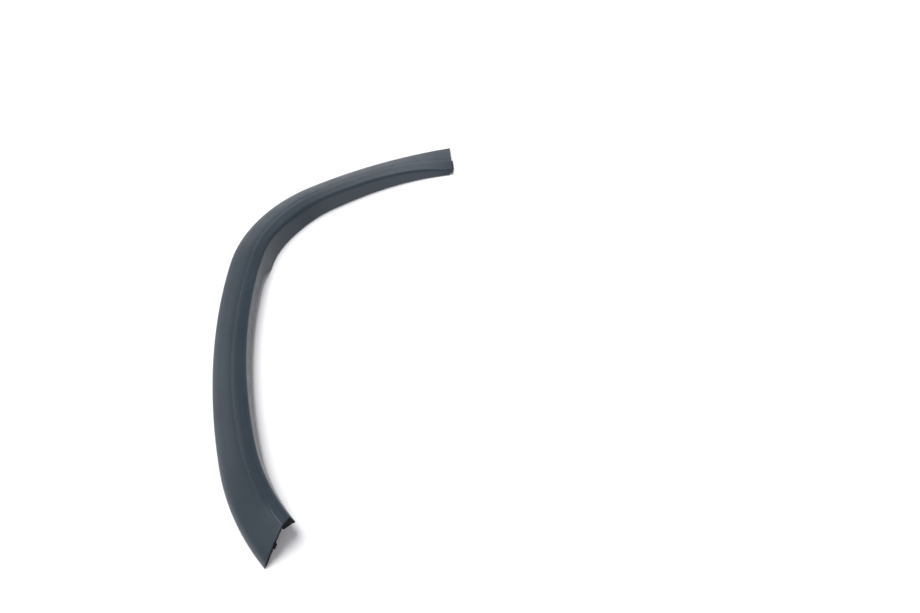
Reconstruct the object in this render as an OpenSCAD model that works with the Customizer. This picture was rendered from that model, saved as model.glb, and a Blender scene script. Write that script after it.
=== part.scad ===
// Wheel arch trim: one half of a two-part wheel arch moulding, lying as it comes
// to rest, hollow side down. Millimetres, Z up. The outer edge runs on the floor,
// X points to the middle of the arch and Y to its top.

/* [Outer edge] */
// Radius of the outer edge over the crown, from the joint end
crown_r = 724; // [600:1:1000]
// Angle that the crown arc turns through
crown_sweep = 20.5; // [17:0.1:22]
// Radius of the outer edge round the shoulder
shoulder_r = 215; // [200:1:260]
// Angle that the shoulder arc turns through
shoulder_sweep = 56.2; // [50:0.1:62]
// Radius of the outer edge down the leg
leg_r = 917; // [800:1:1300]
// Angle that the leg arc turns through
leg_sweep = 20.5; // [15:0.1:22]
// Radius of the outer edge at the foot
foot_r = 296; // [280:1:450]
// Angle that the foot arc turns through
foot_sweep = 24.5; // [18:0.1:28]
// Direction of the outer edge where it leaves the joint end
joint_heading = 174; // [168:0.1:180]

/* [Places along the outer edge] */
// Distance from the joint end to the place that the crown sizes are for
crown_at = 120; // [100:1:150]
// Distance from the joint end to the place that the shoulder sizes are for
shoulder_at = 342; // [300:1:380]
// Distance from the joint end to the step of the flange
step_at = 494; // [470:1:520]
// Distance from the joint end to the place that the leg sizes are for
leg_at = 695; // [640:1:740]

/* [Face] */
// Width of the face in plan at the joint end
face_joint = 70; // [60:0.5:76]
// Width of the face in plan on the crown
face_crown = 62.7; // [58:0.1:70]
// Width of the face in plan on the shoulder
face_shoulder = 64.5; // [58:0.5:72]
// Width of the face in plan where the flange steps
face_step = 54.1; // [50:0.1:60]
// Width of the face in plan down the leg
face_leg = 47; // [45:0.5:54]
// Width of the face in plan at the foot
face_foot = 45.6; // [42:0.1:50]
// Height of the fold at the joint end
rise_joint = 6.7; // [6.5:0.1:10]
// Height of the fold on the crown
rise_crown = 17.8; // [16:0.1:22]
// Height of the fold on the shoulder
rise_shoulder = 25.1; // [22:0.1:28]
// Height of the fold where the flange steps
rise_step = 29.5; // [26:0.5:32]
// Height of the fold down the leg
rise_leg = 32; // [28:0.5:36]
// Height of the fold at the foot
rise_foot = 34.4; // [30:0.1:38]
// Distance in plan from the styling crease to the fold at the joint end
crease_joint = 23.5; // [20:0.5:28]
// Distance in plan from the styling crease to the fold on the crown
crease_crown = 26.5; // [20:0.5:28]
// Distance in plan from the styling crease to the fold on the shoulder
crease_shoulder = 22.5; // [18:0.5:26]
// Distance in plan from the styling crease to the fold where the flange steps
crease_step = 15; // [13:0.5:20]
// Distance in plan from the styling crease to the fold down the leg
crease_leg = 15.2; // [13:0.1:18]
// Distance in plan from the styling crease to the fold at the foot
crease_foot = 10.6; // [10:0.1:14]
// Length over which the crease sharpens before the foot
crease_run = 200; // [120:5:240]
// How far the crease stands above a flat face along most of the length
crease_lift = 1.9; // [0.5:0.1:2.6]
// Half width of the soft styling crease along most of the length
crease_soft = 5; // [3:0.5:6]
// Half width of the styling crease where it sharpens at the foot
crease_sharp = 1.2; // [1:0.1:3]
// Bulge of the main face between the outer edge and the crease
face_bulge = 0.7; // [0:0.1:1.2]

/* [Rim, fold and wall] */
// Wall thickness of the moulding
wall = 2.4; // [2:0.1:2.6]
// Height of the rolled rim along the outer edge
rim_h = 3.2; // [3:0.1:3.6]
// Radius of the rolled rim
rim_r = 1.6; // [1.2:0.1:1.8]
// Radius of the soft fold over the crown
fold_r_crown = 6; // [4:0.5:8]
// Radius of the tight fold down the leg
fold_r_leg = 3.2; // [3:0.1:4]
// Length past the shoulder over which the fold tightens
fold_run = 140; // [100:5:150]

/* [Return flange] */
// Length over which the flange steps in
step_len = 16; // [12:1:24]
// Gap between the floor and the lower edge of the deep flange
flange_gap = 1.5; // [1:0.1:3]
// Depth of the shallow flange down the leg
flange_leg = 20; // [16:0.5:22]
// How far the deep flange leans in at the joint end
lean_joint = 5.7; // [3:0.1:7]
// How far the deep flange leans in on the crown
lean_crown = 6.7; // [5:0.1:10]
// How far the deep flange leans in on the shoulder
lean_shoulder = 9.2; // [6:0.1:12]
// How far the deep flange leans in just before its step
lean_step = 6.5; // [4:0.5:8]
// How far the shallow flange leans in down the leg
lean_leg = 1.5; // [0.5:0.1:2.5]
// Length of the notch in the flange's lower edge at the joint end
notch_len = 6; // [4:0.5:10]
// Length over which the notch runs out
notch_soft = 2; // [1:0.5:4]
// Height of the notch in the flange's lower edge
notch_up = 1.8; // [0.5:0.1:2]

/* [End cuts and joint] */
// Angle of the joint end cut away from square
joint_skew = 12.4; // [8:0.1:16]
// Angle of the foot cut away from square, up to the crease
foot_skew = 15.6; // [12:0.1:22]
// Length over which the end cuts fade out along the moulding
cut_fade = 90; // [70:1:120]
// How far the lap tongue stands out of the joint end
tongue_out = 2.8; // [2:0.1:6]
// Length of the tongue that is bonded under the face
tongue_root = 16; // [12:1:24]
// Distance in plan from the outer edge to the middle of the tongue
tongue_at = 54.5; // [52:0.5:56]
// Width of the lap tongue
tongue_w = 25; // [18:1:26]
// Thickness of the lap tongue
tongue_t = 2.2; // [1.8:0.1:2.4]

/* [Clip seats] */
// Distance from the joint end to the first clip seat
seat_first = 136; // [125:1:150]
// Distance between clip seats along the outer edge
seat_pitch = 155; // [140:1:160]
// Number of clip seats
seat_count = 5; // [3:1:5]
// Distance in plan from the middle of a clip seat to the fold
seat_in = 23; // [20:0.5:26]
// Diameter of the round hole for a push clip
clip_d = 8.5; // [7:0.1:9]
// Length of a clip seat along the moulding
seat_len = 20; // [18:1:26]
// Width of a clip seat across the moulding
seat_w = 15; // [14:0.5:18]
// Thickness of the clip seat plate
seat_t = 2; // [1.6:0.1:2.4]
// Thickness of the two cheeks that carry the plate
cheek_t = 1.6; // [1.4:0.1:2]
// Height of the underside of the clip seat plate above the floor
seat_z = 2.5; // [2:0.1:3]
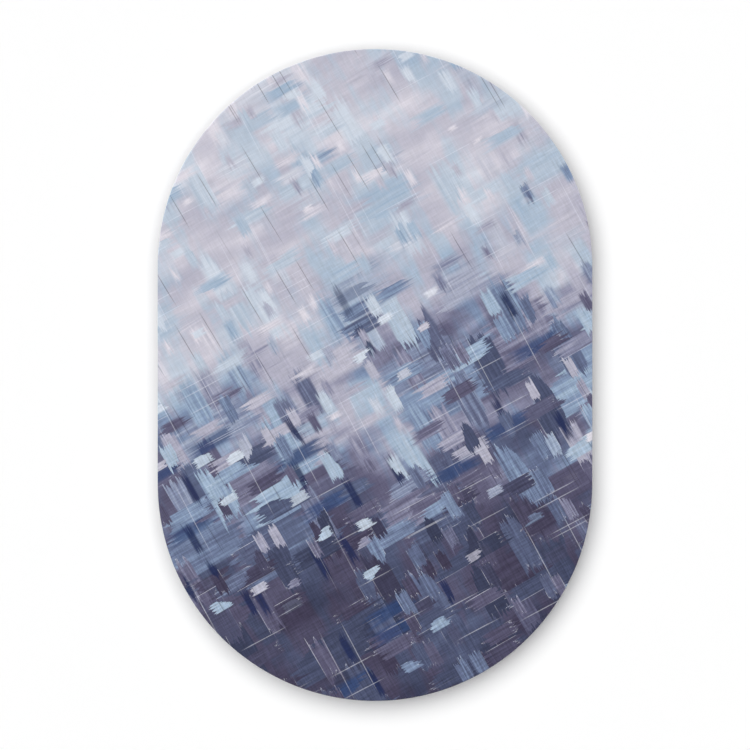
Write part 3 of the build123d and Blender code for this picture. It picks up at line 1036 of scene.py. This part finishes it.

-.-.-

§ JOB
Copy out each record, keeping every word as it is.

§ EXPECTED ANSWER
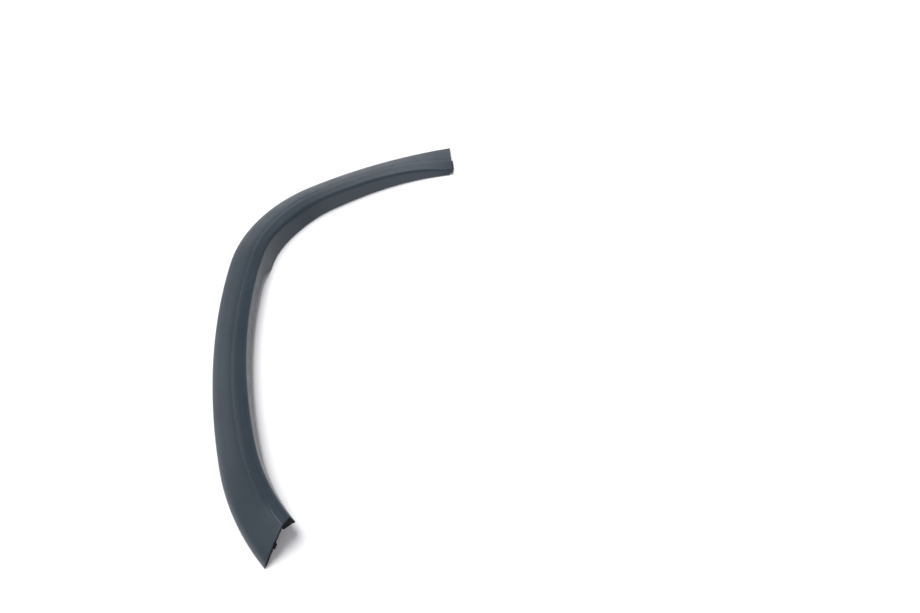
Reconstruct the object in this render as an OpenSCAD model that works with the Customizer. This picture was rendered from that model, saved as model.glb, and a Blender scene script. Write that script after it.
=== part.scad ===
// Wheel arch trim: one half of a two-part wheel arch moulding, lying as it comes
// to rest, hollow side down. Millimetres, Z up. The outer edge runs on the floor,
// X points to the middle of the arch and Y to its top.

/* [Outer edge] */
// Radius of the outer edge over the crown, from the joint end
crown_r = 724; // [600:1:1000]
// Angle that the crown arc turns through
crown_sweep = 20.5; // [17:0.1:22]
// Radius of the outer edge round the shoulder
shoulder_r = 215; // [200:1:260]
// Angle that the shoulder arc turns through
shoulder_sweep = 56.2; // [50:0.1:62]
// Radius of the outer edge down the leg
leg_r = 917; // [800:1:1300]
// Angle that the leg arc turns through
leg_sweep = 20.5; // [15:0.1:22]
// Radius of the outer edge at the foot
foot_r = 296; // [280:1:450]
// Angle that the foot arc turns through
foot_sweep = 24.5; // [18:0.1:28]
// Direction of the outer edge where it leaves the joint end
joint_heading = 174; // [168:0.1:180]

/* [Places along the outer edge] */
// Distance from the joint end to the place that the crown sizes are for
crown_at = 120; // [100:1:150]
// Distance from the joint end to the place that the shoulder sizes are for
shoulder_at = 342; // [300:1:380]
// Distance from the joint end to the step of the flange
step_at = 494; // [470:1:520]
// Distance from the joint end to the place that the leg sizes are for
leg_at = 695; // [640:1:740]

/* [Face] */
// Width of the face in plan at the joint end
face_joint = 70; // [60:0.5:76]
// Width of the face in plan on the crown
face_crown = 62.7; // [58:0.1:70]
// Width of the face in plan on the shoulder
face_shoulder = 64.5; // [58:0.5:72]
// Width of the face in plan where the flange steps
face_step = 54.1; // [50:0.1:60]
// Width of the face in plan down the leg
face_leg = 47; // [45:0.5:54]
// Width of the face in plan at the foot
face_foot = 45.6; // [42:0.1:50]
// Height of the fold at the joint end
rise_joint = 6.7; // [6.5:0.1:10]
// Height of the fold on the crown
rise_crown = 17.8; // [16:0.1:22]
// Height of the fold on the shoulder
rise_shoulder = 25.1; // [22:0.1:28]
// Height of the fold where the flange steps
rise_step = 29.5; // [26:0.5:32]
// Height of the fold down the leg
rise_leg = 32; // [28:0.5:36]
// Height of the fold at the foot
rise_foot = 34.4; // [30:0.1:38]
// Distance in plan from the styling crease to the fold at the joint end
crease_joint = 23.5; // [20:0.5:28]
// Distance in plan from the styling crease to the fold on the crown
crease_crown = 26.5; // [20:0.5:28]
// Distance in plan from the styling crease to the fold on the shoulder
crease_shoulder = 22.5; // [18:0.5:26]
// Distance in plan from the styling crease to the fold where the flange steps
crease_step = 15; // [13:0.5:20]
// Distance in plan from the styling crease to the fold down the leg
crease_leg = 15.2; // [13:0.1:18]
// Distance in plan from the styling crease to the fold at the foot
crease_foot = 10.6; // [10:0.1:14]
// Length over which the crease sharpens before the foot
crease_run = 200; // [120:5:240]
// How far the crease stands above a flat face along most of the length
crease_lift = 1.9; // [0.5:0.1:2.6]
// Half width of the soft styling crease along most of the length
crease_soft = 5; // [3:0.5:6]
// Half width of the styling crease where it sharpens at the foot
crease_sharp = 1.2; // [1:0.1:3]
// Bulge of the main face between the outer edge and the crease
face_bulge = 0.7; // [0:0.1:1.2]

/* [Rim, fold and wall] */
// Wall thickness of the moulding
wall = 2.4; // [2:0.1:2.6]
// Height of the rolled rim along the outer edge
rim_h = 3.2; // [3:0.1:3.6]
// Radius of the rolled rim
rim_r = 1.6; // [1.2:0.1:1.8]
// Radius of the soft fold over the crown
fold_r_crown = 6; // [4:0.5:8]
// Radius of the tight fold down the leg
fold_r_leg = 3.2; // [3:0.1:4]
// Length past the shoulder over which the fold tightens
fold_run = 140; // [100:5:150]

/* [Return flange] */
// Length over which the flange steps in
step_len = 16; // [12:1:24]
// Gap between the floor and the lower edge of the deep flange
flange_gap = 1.5; // [1:0.1:3]
// Depth of the shallow flange down the leg
flange_leg = 20; // [16:0.5:22]
// How far the deep flange leans in at the joint end
lean_joint = 5.7; // [3:0.1:7]
// How far the deep flange leans in on the crown
lean_crown = 6.7; // [5:0.1:10]
// How far the deep flange leans in on the shoulder
lean_shoulder = 9.2; // [6:0.1:12]
// How far the deep flange leans in just before its step
lean_step = 6.5; // [4:0.5:8]
// How far the shallow flange leans in down the leg
lean_leg = 1.5; // [0.5:0.1:2.5]
// Length of the notch in the flange's lower edge at the joint end
notch_len = 6; // [4:0.5:10]
// Length over which the notch runs out
notch_soft = 2; // [1:0.5:4]
// Height of the notch in the flange's lower edge
notch_up = 1.8; // [0.5:0.1:2]

/* [End cuts and joint] */
// Angle of the joint end cut away from square
joint_skew = 12.4; // [8:0.1:16]
// Angle of the foot cut away from square, up to the crease
foot_skew = 15.6; // [12:0.1:22]
// Length over which the end cuts fade out along the moulding
cut_fade = 90; // [70:1:120]
// How far the lap tongue stands out of the joint end
tongue_out = 2.8; // [2:0.1:6]
// Length of the tongue that is bonded under the face
tongue_root = 16; // [12:1:24]
// Distance in plan from the outer edge to the middle of the tongue
tongue_at = 54.5; // [52:0.5:56]
// Width of the lap tongue
tongue_w = 25; // [18:1:26]
// Thickness of the lap tongue
tongue_t = 2.2; // [1.8:0.1:2.4]

/* [Clip seats] */
// Distance from the joint end to the first clip seat
seat_first = 136; // [125:1:150]
// Distance between clip seats along the outer edge
seat_pitch = 155; // [140:1:160]
// Number of clip seats
seat_count = 5; // [3:1:5]
// Distance in plan from the middle of a clip seat to the fold
seat_in = 23; // [20:0.5:26]
// Diameter of the round hole for a push clip
clip_d = 8.5; // [7:0.1:9]
// Length of a clip seat along the moulding
seat_len = 20; // [18:1:26]
// Width of a clip seat across the moulding
seat_w = 15; // [14:0.5:18]
// Thickness of the clip seat plate
seat_t = 2; // [1.6:0.1:2.4]
// Thickness of the two cheeks that carry the plate
cheek_t = 1.6; // [1.4:0.1:2]
// Height of the underside of the clip seat plate above the floor
seat_z = 2.5; // [2:0.1:3]
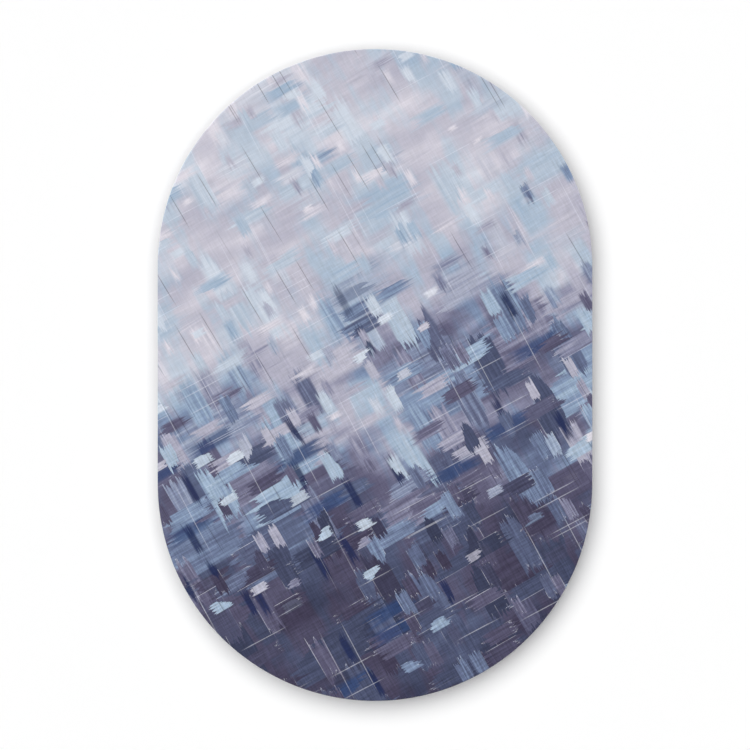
Write part 3 of the build123d and Blender code for this picture. It picks up at line 1036 of scene.py. This part finishes it.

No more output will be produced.